Anti-trafficking group: Oregon's failures protect women


Anti-trafficking group: Oregon's failures protect women

A push to legalize prostitution in Oregon has failed in the state legislature, and a petition drive was pulled, too, and the winner of those failed efforts is innocent women, says a former victim of sex-trafficking.

The group Sex Workers Rights Campaign is trying to “decriminalize” prostitution in the state but has pulled a petition to put the issue on the ballot.

Oregon voters were being asked to support legalized prostitution on Initiative Petition 42.

Cheryl Csiky of In Your Backyard, a group that fights sex trafficking, tells AFN the organization fights legalized prostitution while the women themselves are treated as victims of a criminal industry. 

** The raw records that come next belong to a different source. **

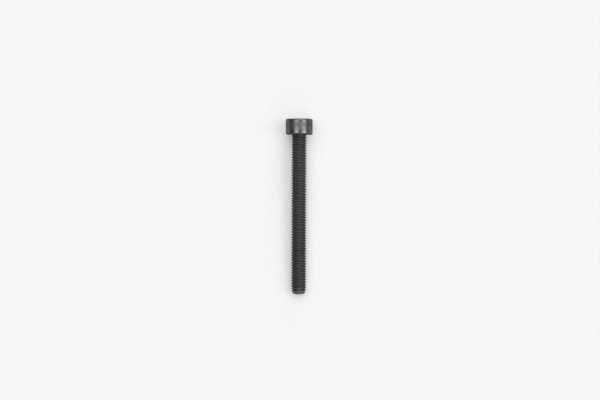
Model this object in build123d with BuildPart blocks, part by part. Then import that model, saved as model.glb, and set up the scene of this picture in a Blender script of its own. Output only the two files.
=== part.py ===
from build123d import *
import os
from math import atan2, cos, degrees, sin

# Hexagon socket head cap screw, M5 x 0.8, nominal length 50 mm, threaded
# along the whole shank. All sizes are in millimetres.

# --- head ---
head_diameter = 8.44  # standard range for a plain M5 head: 8.28 to 8.50
head_height = 4.94  # standard range: 4.82 to 5.00
head_top_round = 0.50  # rounded outer edge of the top face
head_under_edge_height = 0.40  # broken edge round the bearing face, along the axis
head_under_edge_width = 0.22  # and across; leaves a bearing face 8.0 across
under_head_fillet = 0.30  # between the bearing face and the neck

# --- hexagon socket ---
socket_across_flats = 4.04  # takes a 4 mm hexagon key
socket_depth = 2.52  # to the foot of the flats
socket_cone_depth = 0.40  # shallow conical floor left by the punch
socket_cone_radius = 1.98
socket_mouth_diameter = 4.76  # 45 degree lead-in for the key

# --- shank ---
length = 49.54  # under the head, nominal 50 +/- 0.5
thread_diameter = 4.84  # major diameter over the crests of the M5 thread
neck_diameter = 4.38  # unthreaded neck, the size of the blank before rolling
neck_length = 0.50
tip_length = 1.50  # tapered lead at the end
tip_diameter = 3.54  # flat end face

# --- how it lies ---
# The screw rests on a flat surface at z = 0 on two points: the lower edge of
# the head and the last full turn of the thread. The axis therefore slopes,
# with the head end higher. The head is towards -Y and the tip towards +Y.
head_radius = head_diameter / 2
thread_radius = thread_diameter / 2
tip_radius = tip_diameter / 2
neck_radius = neck_diameter / 2
tip_start = length - tip_length
slope = atan2(head_radius - thread_radius, tip_start + head_under_edge_height)

# height of the axis at the bearing face, and the offset along Y that centres
# the overall length on the origin
seat_z = head_radius * cos(slope) - head_under_edge_height * sin(slope)
y_low = (
    -(head_height - head_top_round) * cos(slope)
    - (head_radius - head_top_round) * sin(slope)
    - head_top_round
)
y_high = length * cos(slope) + tip_radius * sin(slope)
seat_y = -(y_low + y_high) / 2

seat = Vector(0, seat_y, seat_z)  # centre of the bearing face
to_tip = Vector(0, cos(slope), -sin(slope))  # along the axis, head to tip
screw_axis = Axis(seat, to_tip)

# half-section plane: local x is the radius, local y runs towards the tip
section = Plane(origin=seat, x_dir=(1, 0, 0), z_dir=(0, sin(slope), cos(slope)))
# top face of the head, with its normal pointing into the head
head_top = Plane(origin=seat - to_tip * head_height, x_dir=(1, 0, 0), z_dir=to_tip)

with BuildPart() as cap_screw:
    # turned form: head, neck, shank over the crests, tapered lead, flat end
    with BuildSketch(section):
        with BuildLine():
            Polyline(
                (0, -head_height),
                (head_radius, -head_height),
                (head_radius, -head_under_edge_height),
                (head_radius - head_under_edge_width, 0),
                (neck_radius, 0),
                (neck_radius, neck_length),
                (thread_radius, neck_length + thread_radius - neck_radius),
                (thread_radius, tip_start),
                (tip_radius, length),
                (0, length),
                close=True,
            )
        make_face()
    revolve(axis=screw_axis)

    # round the head's top edge and fill the corner under the head
    rims = cap_screw.edges().filter_by(GeomType.CIRCLE).sort_by(screw_axis)
    fillet(rims[0], head_top_round)
    at_seat = (
        cap_screw.edges()
        .filter_by(GeomType.CIRCLE)
        .filter_by(lambda e: abs((e.arc_center - seat).dot(to_tip)) < 0.01)
        .sort_by(SortBy.RADIUS)
    )
    fillet(at_seat[0], under_head_fillet)

    # hexagon socket: flats, shallow conical floor, lead-in at the mouth
    with BuildSketch(head_top):
        RegularPolygon(socket_across_flats / 2, 6, major_radius=False)
    extrude(amount=socket_depth, mode=Mode.SUBTRACT)
    floor_y = -head_height + socket_depth
    with BuildSketch(section):
        with BuildLine():
            Polyline(
                (0, floor_y - 0.5),
                (socket_cone_radius, floor_y - 0.5),
                (socket_cone_radius, floor_y),
                (0, floor_y + socket_cone_depth),
                close=True,
            )
        make_face()
    revolve(axis=screw_axis, mode=Mode.SUBTRACT)
    mouth_radius = socket_mouth_diameter / 2
    with BuildSketch(section):
        with BuildLine():
            Polyline(
                (0, -head_height),
                (mouth_radius, -head_height),
                (0, -head_height + mouth_radius),
                close=True,
            )
        make_face()
    revolve(axis=screw_axis, mode=Mode.SUBTRACT)

cap_screw.part.label = "cap_screw"

print("slope of the axis, degrees:", round(degrees(slope), 4))
print("centre of the bearing face:", [round(v, 5) for v in seat])
print("direction to the tip:", [round(v, 7) for v in to_tip])
box = cap_screw.part.bounding_box()
print("box:", box.min, box.max)

os.makedirs("parts", exist_ok=True)
export_step(cap_screw.part, "parts/cap_screw.step")
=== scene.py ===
import math

import bpy
import numpy as np
from mathutils import Matrix, Vector


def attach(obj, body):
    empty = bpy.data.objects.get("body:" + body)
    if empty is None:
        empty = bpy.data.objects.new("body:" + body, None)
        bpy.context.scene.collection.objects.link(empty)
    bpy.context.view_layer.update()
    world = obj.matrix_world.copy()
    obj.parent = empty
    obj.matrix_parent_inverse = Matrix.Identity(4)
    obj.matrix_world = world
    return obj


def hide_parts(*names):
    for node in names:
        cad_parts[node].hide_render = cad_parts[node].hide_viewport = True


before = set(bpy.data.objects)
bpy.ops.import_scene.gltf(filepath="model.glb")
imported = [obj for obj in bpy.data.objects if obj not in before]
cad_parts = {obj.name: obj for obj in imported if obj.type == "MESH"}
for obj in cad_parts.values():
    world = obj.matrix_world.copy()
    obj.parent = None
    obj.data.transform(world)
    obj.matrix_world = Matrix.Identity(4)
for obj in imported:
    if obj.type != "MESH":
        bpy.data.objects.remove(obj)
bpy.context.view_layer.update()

MM = 0.001

# ---------------------------------------------------------------- sizes, mm
# The CAD solid's sizes, repeated here.
HEAD_R, HEAD_H = 4.22, 4.94
TOP_ROUND, FILLET = 0.50, 0.30
UNDER_H, UNDER_W = 0.40, 0.22  # the break round the bearing face, along the axis and across
FLATS, SOCKET_D, CONE_D, CONE_R, MOUTH_R = 4.04, 2.52, 0.40, 1.98, 2.38
LENGTH, CREST_R, NECK_R, TIP_L, TIP_R = 49.54, 2.42, 2.19, 1.50, 1.77

# M5 thread form
PITCH = 0.8
THREAD_PHASE = 0.625  # where a crest passes the +X side, mm under the head
CREST_HALF = 0.065  # half the flat on a crest, at the crest radius
ROOT_ROUND = 0.115
ROOT_R = CREST_R - math.sqrt(3) * (PITCH / 2 - CREST_HALF) + ROOT_ROUND
THREAD_FROM, THREAD_FULL = 0.36, 0.95  # run-out under the head
TURNS_COLUMNS = 120  # steps round the screw, a multiple of 6 for the socket

# the screw lies on the head's lower edge and the last full turn of thread
slope = math.atan2(HEAD_R - CREST_R, LENGTH - TIP_L + UNDER_H)
cs, sn = math.cos(slope), math.sin(slope)
y_low = -(HEAD_H - TOP_ROUND) * cs - (HEAD_R - TOP_ROUND) * sn - TOP_ROUND
y_high = LENGTH * cs + TIP_R * sn
seat = np.array([0.0, -(y_low + y_high) / 2, HEAD_R * cs - UNDER_H * sn])
to_tip = np.array([0.0, cs, -sn])
across = np.array([1.0, 0.0, 0.0])
upward = np.array([0.0, sn, cs])

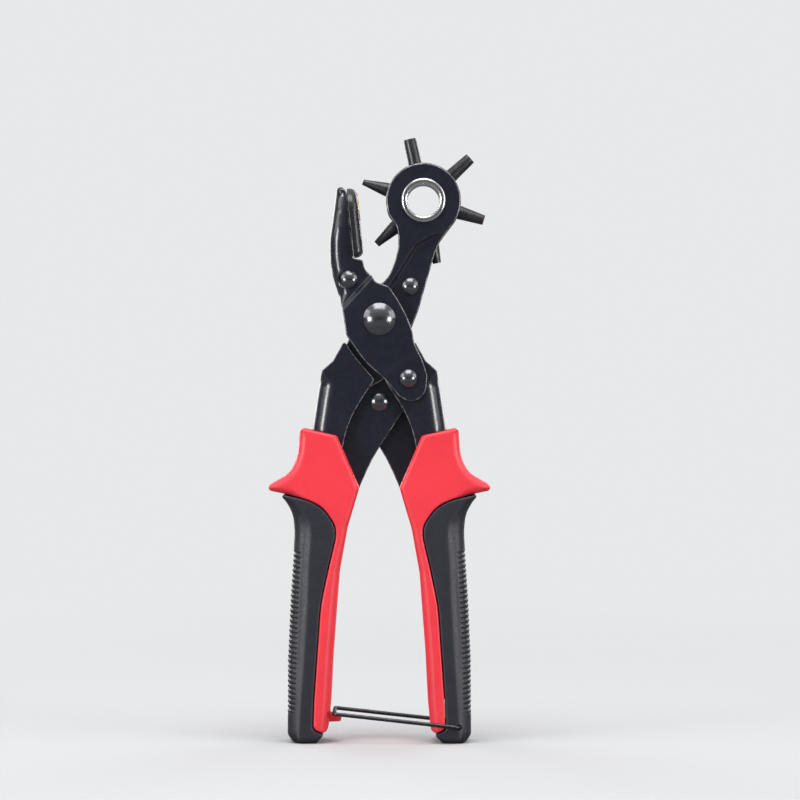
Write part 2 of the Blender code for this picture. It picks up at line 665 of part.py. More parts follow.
def lever(name, side, low, high):
    """The flat lever inside a handle, which crosses to the other jaw's tail."""
    plate = prism(name, side_of(LEVER_PLATE, side), low, high, BLACK_PAINT)
    drill(plate, (-side * LINK_RIGHT[0], LINK_RIGHT[1]), FLUSH_HOLE if side > 0 else LINK_HOLE)
    drill(plate, LEVER_CROSSING, CROSSING_HOLE if side > 0 else CROSSING_PIN + GAP)
    for x, z in LEVER_RIVETS:
        drill(plate, (side * x, z), LEVER_RIVET + GAP)
    return plate


def hook_ledge():
    """The ledge on the left grip that the latch bail rests on."""
    ledge = [(-19.6, -147.0, 0), (-18.5, -149.4, 0.6), (-14.3, -150.3, 0.8),
             (-14.6, -152.4, 0.8), (-19.6, -152.6, 0)]
    return prism("hook_ledge", ledge, -HOOK_HALF_WIDTH, HOOK_HALF_WIDTH)


def grip(name, corners, side, spec, extra=None):
    """A moulded grip with a hollow for the handle's channel."""
    shell = prism(name, side_of(corners, side), -GRIP_HALF, GRIP_HALF, spec)
    bevel(shell, 1.2, 1)
    if extra:
        join(shell, extra)
    reach = MIDDLE[1] + GAP
    slot = LEVER[1] + GAP
    cut(shell, prism(f"{name}_hollow", side_of(GRIP_HOLLOW, side), -reach, reach),
        prism(f"{name}_lever_slot", side_of(LEVER_SLOT, side), -slot, slot))
    return shell


def handle(side):
    """One handle: channel, lever, two-part grip and hidden rivets."""
    word = "right" if side > 0 else "left"
    front_lever = (-LEVER[1], -LEVER[0])
    low, high = LEVER if side > 0 else front_lever
    parts = [handle_channel(f"{word}_handle_channel", side),
             lever(f"{word}_lever", side, low, high),
             grip(f"{word}_grip_red", RED_GRIP, side, RED_PLASTIC,
                  None if side > 0 else hook_ledge())]
    black = grip(f"{word}_grip_black", BLACK_GRIP, side, BLACK_RUBBER)
    if side > 0:
        drill(black, BAIL_PIVOT, WIRE_RADIUS + 0.35, -GRIP_HALF - 2, -7.0)
        drill(black, BAIL_PIVOT, WIRE_RADIUS + 0.35, 7.0, GRIP_HALF + 2)
    parts.append(black)
    for label, (x, z) in zip(("upper", "lower"), LEVER_RIVETS):
        parts.append(flush_rivet(f"{word}_lever_rivet_{label}", (side * x, z), LEVER_RIVET,
                                 MIDDLE[1]))
    if side < 0:
        parts.append(domed_rivet("lever_crossing_pin", LEVER_CROSSING, CROSSING_PIN, 3.6, 1.3,
                                 LEVER[1] + 0.2))
    axis_point = LINK_LEFT if side > 0 else LINK_RIGHT
    parented(f"{word}_handle_axis", axis_point, parts)


# ---------------------------------------------------------------- latch bail

def latch_bail():
    """Wire bail hinged in the right grip, its bar resting at the left grip's ledge."""
    leg_y = GRIP_HALF + 0.45 + WIRE_RADIUS
    inner_y = 7.4
    bend = 1.6
    pivot = Vector((BAIL_PIVOT[0], 0, BAIL_PIVOT[1]))
    hook = Vector((BAIL_HOOK[0], 0, BAIL_HOOK[1]))
    along = (hook - pivot).normalized()
    half = [pivot + Vector((0, inner_y, 0)), pivot + Vector((0, leg_y - 0.4, 0)),
            pivot + Vector((0, leg_y, 0)) + along * 0.5,
            hook + Vector((0, leg_y, 0)) - along * bend,
            hook + Vector((0, leg_y - bend * 0.3, 0)) - along * bend * 0.3,
            hook + Vector((0, leg_y - bend, 0))]
    points = half + [Vector((p.x, -p.y, p.z)) for p in reversed(half)]
    bail = wire_part("latch_bail", points, WIRE_RADIUS, SPRING_STEEL)
    parented("latch_bail_axis", BAIL_PIVOT, [bail])


def stand_on_floor():
    """Lift the tool and its cutters until its lowest point is at z = 0."""
    for obj in bpy.data.objects:
        if obj.parent is None:
            obj.location.z -= LOWEST * MM


def build():
    """Model the whole tool."""
    clear_scene()
    main_pivot()
    anvil_jaw()
    wheel_jaw()
    punch_wheel()
    handle(-1)
    handle(1)
    latch_bail()
    stand_on_floor()


build()
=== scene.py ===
"""Looks of the rotary hole punch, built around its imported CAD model.

Shapes are written in millimetres from the main pivot's axis: x to the right, y towards
the back and z up. Every outline is the CAD part's own outline, with finer arcs, rolled
folds and rounded edges. Sizes that the frame holds are read from it.
"""

import json
import math

import bmesh
import bpy
import numpy as np
from mathutils import Matrix, Vector
from mathutils.geometry import delaunay_2d_cdt

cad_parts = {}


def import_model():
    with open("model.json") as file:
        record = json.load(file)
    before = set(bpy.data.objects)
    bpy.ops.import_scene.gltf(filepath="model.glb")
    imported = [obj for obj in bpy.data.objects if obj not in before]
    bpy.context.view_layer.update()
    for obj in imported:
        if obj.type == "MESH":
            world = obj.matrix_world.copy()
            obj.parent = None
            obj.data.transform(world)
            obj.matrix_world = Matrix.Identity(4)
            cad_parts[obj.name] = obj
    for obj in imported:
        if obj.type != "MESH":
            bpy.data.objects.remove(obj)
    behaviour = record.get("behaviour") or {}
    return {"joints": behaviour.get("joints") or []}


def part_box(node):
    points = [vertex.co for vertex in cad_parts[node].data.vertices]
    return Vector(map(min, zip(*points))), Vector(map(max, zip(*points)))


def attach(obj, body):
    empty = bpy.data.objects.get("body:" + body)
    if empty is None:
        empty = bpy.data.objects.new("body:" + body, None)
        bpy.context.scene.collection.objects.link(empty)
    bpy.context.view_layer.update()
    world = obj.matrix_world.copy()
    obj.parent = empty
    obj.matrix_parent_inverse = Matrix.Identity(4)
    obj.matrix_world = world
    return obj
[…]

“The sex industry, in general, is inherently violent,” Csiky says. “There's trauma no matter what in the sex industry, and if you are in a situation of prostitution, it can be emotionally, physically and sexually harmful.”

Csiky, who is assistant executive director at Backyard, was exploited at the age of 10. She was too young at the time to realize she had been introduced, and had survived, sex-trafficking in her own middle-class neighborhood.

Regarding women trapped in the sex trade, Csiky says the group works to not only rescue women but to help them put the past behind them and move on with their lives. So the group focuses on the sex traffickers who operate in the shadows.